Who thinks AMD just wanted to start a new name line as we are reaching 9xxx and thus chose to fast forward their number game? The real Sea Islands will very likely be HD9000 series....and when the next nm drop (14nm?)...they will start using some fancy schmancy new XXXX name?

If Sea Islands is HD9xxx, can we say it will have to be the ...biggest chip AMD build for a long time?
 
Or could it be complete name change when the desktop lineup comes?
I mean, sure they don't have to do it now, but I doubt there would ever be "HD 10000" or "HD X1000"
 
Yes, it seems, that this is just a clearance, which AMD made more attractive to OEMs by using next-gen naming - just like Nvidia did with the 300 series.

If I were an OEM, I would take it as a bad joke or humiliation, because only if they think I'm stupid they would try to foist in this stupid and unfair way old products.
 
If you go by Anandtech's reasoning, the rebadge is being done to benefit the OEMs.
They want a higher number to put on the box.
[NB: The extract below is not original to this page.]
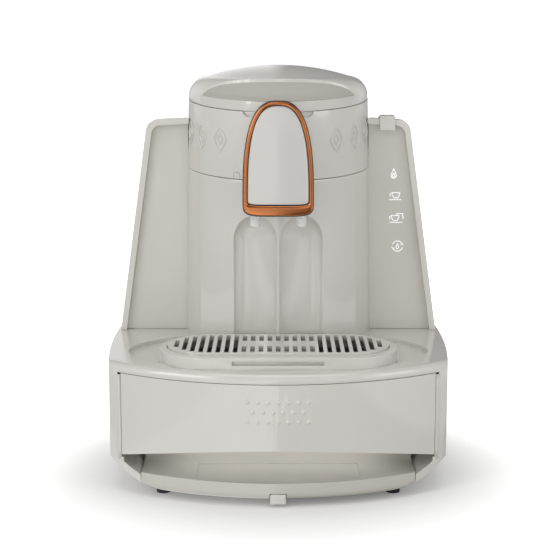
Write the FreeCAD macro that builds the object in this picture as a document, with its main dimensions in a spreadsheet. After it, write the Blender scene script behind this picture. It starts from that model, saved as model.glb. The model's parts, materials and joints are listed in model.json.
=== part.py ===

This isn't an emotional issue for them, and they've sold rebadged stuff before, and for multiple hardware generations.
The OEMs aren't going to get on a soapbox for the people they get to buy their product, and using the same thing with a different name might save them some validation expenses.
 
If I were an OEM, I would take it as a bad joke or humiliation, because only if they think I'm stupid they would try to foist in this stupid and unfair way old products.

At least in the past it's been the OEMs that actually request these rebrandings if there's no new product in time for their new models.
 
I know the usual excuses. But when you are in position of underdog everywhere and obviously people tend to dislike you more often than like you, this is not the way to go. You have to innovate. Where is innovation? What's new?
 
AMD would rather go through a multimillion dollar tapeout and product ramp at a bad time in the development cycle, just so some people on web forums that wouldn't by the OEM cards will like the company better?